Tuesday, January 24, 2012

37.0

I know why authors tend to have such odd handwriting. At least, I know why I tend to have such odd handwriting. Not that I consider myself an author, oh no. I'm not feeling THAT presumptuous today. Sorry to disappoint.:)

Anyway, it's pretty simple. A notebook page is not just a piece of paper. It is an incubator for a whole world. For a whole scenario. It's like growing sea monkeys only with a pen and it's much harder and it turns out cooler.
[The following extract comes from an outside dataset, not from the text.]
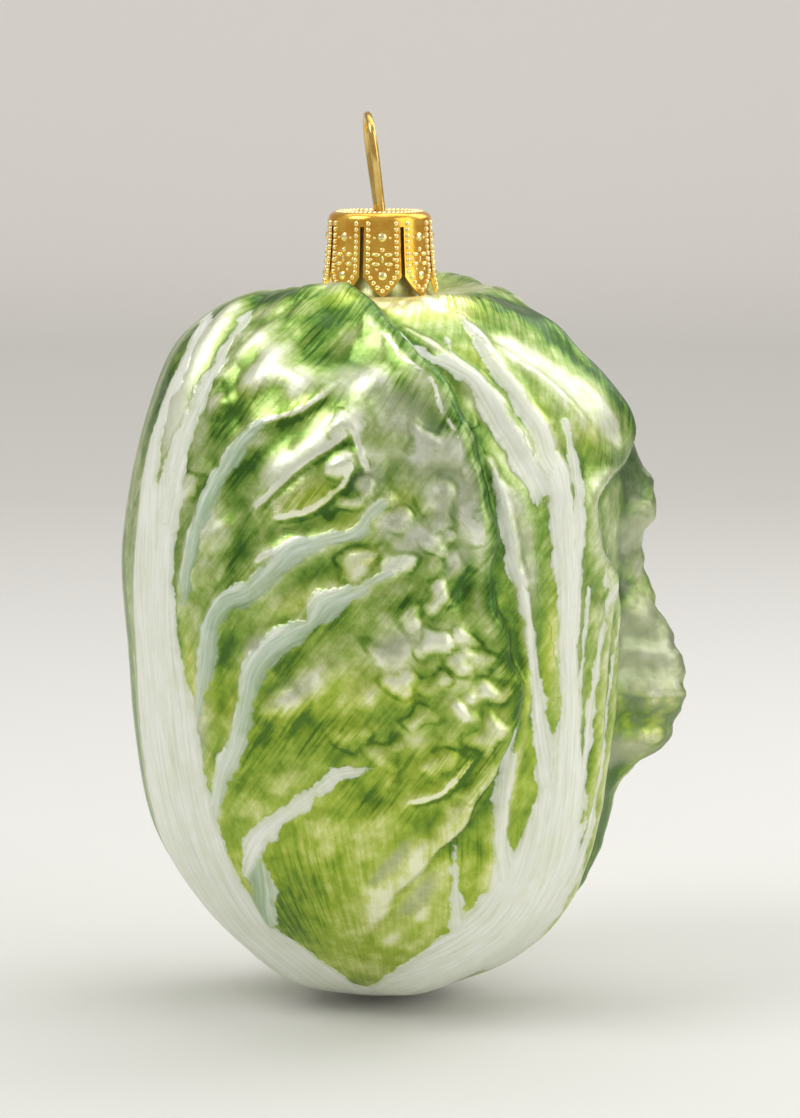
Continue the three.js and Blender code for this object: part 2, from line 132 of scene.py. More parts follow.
# The plain head without its relief: height, then how far it reaches left, right, forward and back.
HEAD_STATIONS = [
    (0.0, 0, 0, 0, 0),
    (0.5, 6.0, 5.8, 6.0, 6.0),
    (2.6, 11.6, 11.8, 12.2, 12.2),
    (7.0, 17.6, 18.0, 17.8, 17.8),
    (13.5, 23.8, 23.8, 22.6, 22.6),
    (22.5, 29.0, 27.6, 25.8, 25.8),
    (34.0, 31.4, 29.6, 27.4, 27.4),
    (46.0, 32.4, 30.2, 28.2, 28.2),
    (58.0, 33.0, 30.8, 28.6, 28.6),
    (69.0, 31.4, 31.2, 28.0, 28.0),
    (78.0, 28.8, 29.0, 25.8, 25.8),
    (85.0, 25.6, 22.6, 21.2, 21.2),
    (89.6, 19.6, 16.6, 15.8, 15.8),
    (91.5, 13.2, 11.8, 11.2, 11.2),
    (91.3, 9.6, 9.4, 9.2, 9.2),
    (90.9, 7.8, 7.8, 7.8, 7.8),
    (91.6, 6.3, 6.3, 6.3, 6.3),
    (93.6, 5.7, 5.7, 5.7, 5.7),
    (97.0, NECK_RADIUS, NECK_RADIUS, NECK_RADIUS, NECK_RADIUS),
    (NECK_TOP, NECK_RADIUS, NECK_RADIUS, NECK_RADIUS, NECK_RADIUS),
]

# Everything on the head is drawn in azimuth, in degrees round the neck's axis with 0 at the front and
# positive to the right, and in rise, in millimetres up the surface from the lowest point.
OUTER_LEAF_MARGIN = [
    (-24, 119), (-12, 115), (-4, 111), (7, 105), (16, 99), (19, 94), (23, 89), (24, 84), (27, 78),
    (26, 73), (29, 67), (34, 60), (33, 56), (28, 49), (21, 43), (13, 38), (4, 32), (-5, 25), (-16, 16),
    (-28, 8),
]
SIDE_LEAF_MARGIN = [
    (84, 118), (82, 110), (78, 104), (80, 99), (86, 94), (87, 89), (80, 86), (64, 84.5), (58, 82.5),
    (58, 79), (65, 74), (73, 69), (76, 61), (74, 52), (72, 43), (75, 34), (78, 26), (78, 18), (78, 8),
]
LEAF_STEP = 0.9
MARGIN_WAVE = 0.22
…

But, that scenario or story is still fragile. Nothing more than a fetus of a thought. It's squishy and under baked, and even though it's out in the open it's still sensitive to light. You have to protect it, right? From what? Well, from wandering eyes, of course!
See, that's the thing with writing in close proximity to other people like say, oh I don't know, a cramped 10th grade English classroom. Yeah.
You know those spots where you're talking about the transition of agricultural processes during the 1800s and people just start looking around to find something better to pay attention and they just happen upon your strange poem about dandelions and dementia.
God forbid that they read it and give you those oh-so-dreaded words of "What. The Hell?" to which you're now quite accustomed to responding with a harsh "Nothing."

Yeah, in order to avoid that horrendous scenario you have to disguise your writing in the most indecipherable chicken scratch anyone has ever laid their eyes upon. Then you write worry-free under a cloak of illegibility.